═════ INFORMATION PROVIDED ═════
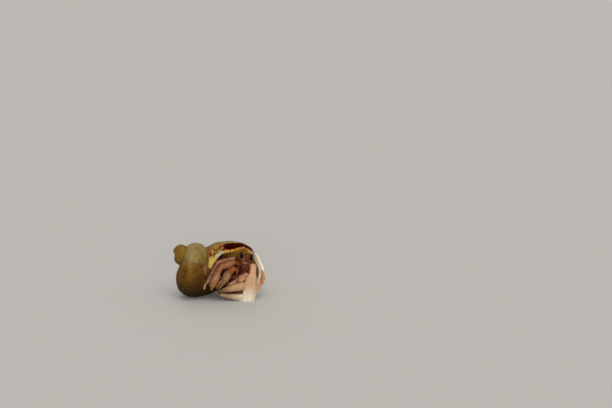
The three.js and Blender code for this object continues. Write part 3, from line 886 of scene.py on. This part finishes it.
body = [
    Length((9.8, -6.1, 14.0), (7.8, -0.6, 14.0), 4.8, 3.9, side=UP, keel=0.06, square=0.25, **SHIELD),
    # The mouth and the body behind the face are wine red, partly as painted shade filling the hollow behind
    # the limbs.
    Length((8.6, -5.8, 10.8), (7.2, -1.0, 10.5), 3.6, 2.6, side=UP, **WINE),
    Length((8.9, -5.0, 12.3), (6.2, 0.6, 12.0), 4.0, 3.8, side=UP, **WINE),
    Length((8.5, -3.1, 6.9), (2.2, -2.8, 8.3), 5.1, 4.5, side=UP, blunt=0.5, **WINE),
    Length((7.2, 0.6, 12.0), (2.9, 0.6, 11.2), 4.0, 3.8, side=UP, **SOFT),
    Length((7.0, -2.6, 12.9), (5.2, -3.3, 14.9), 1.4, **SHIELD),                    # roots of limbs
    Length((7.6, -4.4, 12.6), (5.6, -5.9, 13.9), 1.8, **SHIELD),
    Length((7.8, -4.6, 11.2), (6.8, -6.9, 11.1), 1.4, **OCHRE),
    Length((9.2, -3.0, 11.2), (11.6, -2.3, 9.8), 1.7, **MAUVE),
    Length((8.8, -2.0, 10.6), (10.9, -1.2, 8.0), 1.4, **DUSKY),
    Length((9.4, -3.6, 12.2), (13.1, -3.5, 11.5), 1.7, **CREAM),
    Length((6.6, -1.8, 11.6), (2.8, -3.6, 13.0), 0.9, taper=0.7, **SOFT),           # little legs
    Length((8.4, -0.4, 11.6), (9.4, 2.0, 8.8), 0.9, taper=0.7, **SOFT),
    Length((6.2, -1.0, 13.0), (2.2, 0.8, 13.9), 0.7, taper=0.8, **SOFT),
    Length((7.6, 0.0, 13.2), (7.0, 3.2, 14.6), 0.7, taper=0.8, **SOFT),
]
COIL_START, COIL_END = -0.13, -0.83             # turns
COIL_FILL, COIL_NARROWS = 0.4, 0.16             # shares of the tube's width
COIL_RIBS, COIL_RIB = 9, 0.03


def coil(bm):
    """The abdomen: a ball drawn out along the middle of the wound tube."""
    for vert in bmesh.ops.create_uvsphere(bm, u_segments=20, v_segments=26, radius=1)["verts"]:
        part = (1 - vert.co.z) / 2
        turned = math.atan2(vert.co.y, vert.co.x)
        girth = math.hypot(vert.co.x, vert.co.y) ** 0.5 * (COIL_FILL - COIL_NARROWS * part)
        girth *= 1 + COIL_RIB * math.cos(math.tau * COIL_RIBS * part)
        vert.co = on_spiral(COIL_START + (COIL_END - COIL_START) * part, turned, girth)


skin_lengths = walking_lengths + arm_lengths + face + body
print(len(skin_lengths), "lengths in the skin")

# %% [markdown]
# At its joints a crab's skin is soft and runs on from one plate to the next.  So all the lengths are
# drawn into one form, and a remesh gives it one skin without seams.

# %% One skin over all of it
SKIN_VOXEL = 0.13

skin_bm = bmesh.new()
for length in skin_lengths:
    length.model(skin_bm)
coil(skin_bm)
skin_bm = remeshed(skin_bm, SKIN_VOXEL, 1)
print("skin:", len(skin_bm.faces), "faces")

# %% [markdown]
# Each length has a face, a back, an underside, a far end and a tip of its own colour.  The nearest
# length to each point of the skin gives those, and the directions along and round it, which the
# material uses for streaks and spots.

# %% Paint that follows the lengths
PATTERN_STEP = 13.7             # mm between the patterns of two lengths, so that no two are alike


def paint_by_lengths(piece, points, lengths):
    """Stores the colour, and the place along and round the nearest length, at every point."""
    best = np.full(len(points), 1e9)
    tint, limb = np.zeros((len(points), 3)), np.zeros((len(points), 3))
    joint, spots = np.zeros(len(points)), np.zeros(len(points))
    for index, length in enumerate(lengths):
        off, part, turned = length.reach(points)
        nearer = off < best
        colour = np.tile(length.tint, (len(points), 1))
        layers = (
            (length.far, smoothly(part, length.far_from, length.far_from + 0.43)),
            (length.back, smoothly(np.sin(turned), 0.35, 0.95)),
            (length.under, smoothly(-np.sin(turned), 0.45, 0.9)),
            (length.tip, smoothly(part, 0.76, 0.96)),
        )
        for layer, share in layers:
            if layer:
                colour = colour * (1 - share[:, None]) + np.array(layer) * share[:, None]
        tint[nearer] = colour[nearer]
        along = part * length.span + PATTERN_STEP * index
        place = np.stack([along, np.cos(turned), np.sin(turned)], axis=1)
        limb[nearer] = place[nearer]
        ends = np.minimum(part, 1 - part) * length.span
        # Darker towards the ends of each length: partly soft skin at the joints, partly painted shade where
        # lengths meet.
        joint[nearer] = (1 - smoothly(ends, 0.1, 0.45))[nearer]
        spots[nearer] = length.spots
        best[nearer] = off[nearer]
    store(piece, tint=tint, limb=limb, joint=joint, spots=spots)


skin_points = points_of(skin_bm)
crab_skin = set_down(skin_bm, "crab_skin")
paint_by_lengths(crab_skin, skin_points, skin_lengths)
print("crab_skin:", len(crab_skin.data.polygons), "faces, painted by its lengths")

# %% [markdown]
# The one skin takes the place of every solid of flesh, but not of the hands, which are plates of
# their own, and not of the eyes.

# %% Skin stands for the flesh
PAIRED = ("claw_merus", "claw_carpus", "eyestalk", "antennule", "antenna_base", "antenna", "mouthpart",
          "fourth_leg", "fifth_leg")

flesh = ["shield", "mouth", "leg_bases", "rear_carapace"]
flesh += ["abdomen_front", "abdomen_middle", "abdomen_rear", "tail_fan"]
flesh += [f"{name}_{part}" for name in legs for part in ("merus", "carpus", "propodus", "dactyl")]
flesh += [f"{side}_{part}" for side in ("left", "right") for part in PAIRED]
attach(crab_skin, "root")
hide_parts(*flesh)
print("the skin stands for", len(flesh), "solids")

# %% [markdown]
# The hard skin is dull and finely granular, streaked along each length, with brown spots on its
# upper edges and darker joints, dark partly as soft skin and partly as painted shade where the
# lengths meet.  The claws have the same finish with almost no spots.

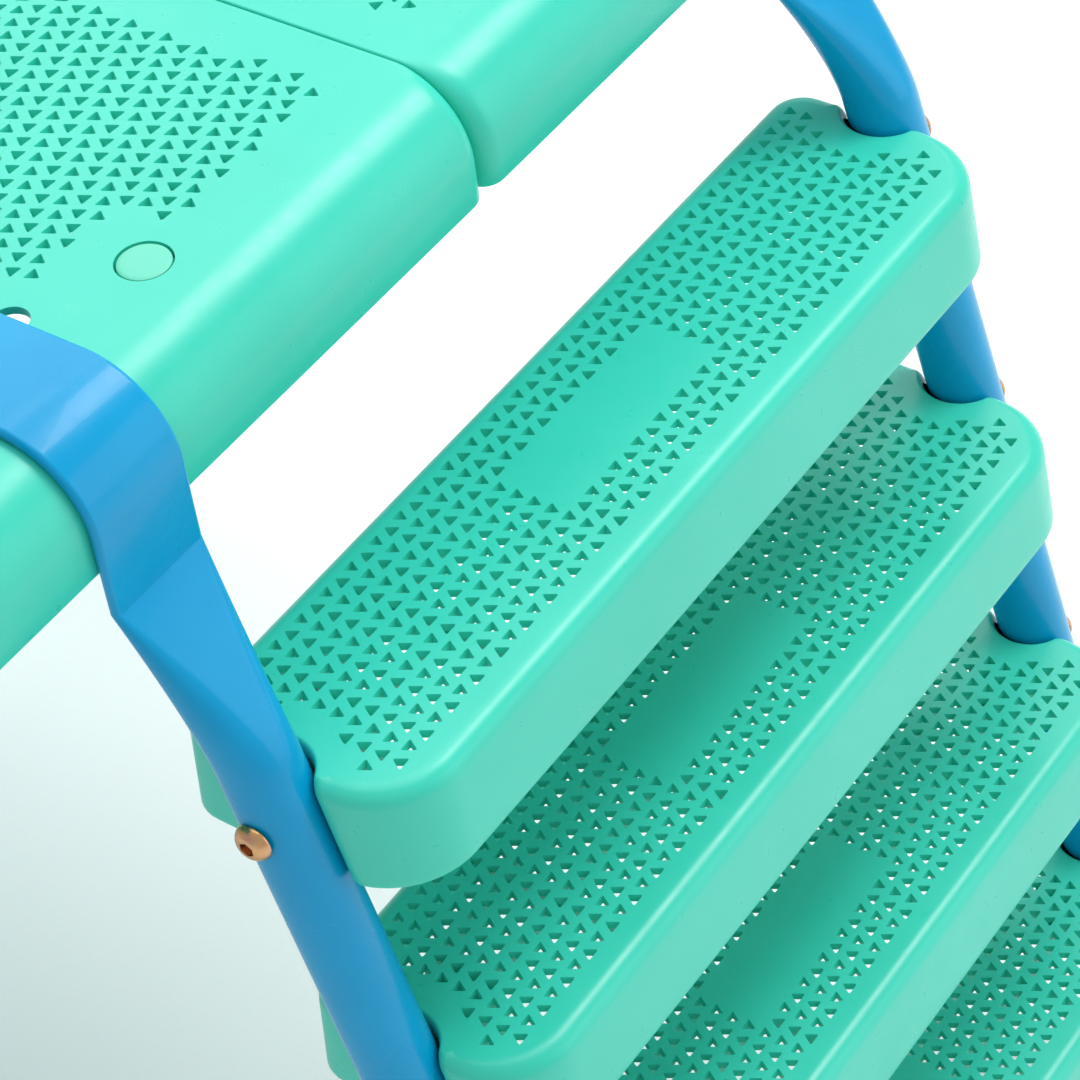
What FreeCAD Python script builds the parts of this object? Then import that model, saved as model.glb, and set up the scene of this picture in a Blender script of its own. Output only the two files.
═════
## PROBLEM TO WORK ON
Filter the entries down to the lines containing "scene". Copy each of those lines.

## SOLUTION TO THE PROBLEM
The three.js and Blender code for this object continues. Write part 3, from line 886 of scene.py on. This part finishes it.
What FreeCAD Python script builds the parts of this object? Then import that model, saved as model.glb, and set up the scene of this picture in a Blender script of its own. Output only the two files.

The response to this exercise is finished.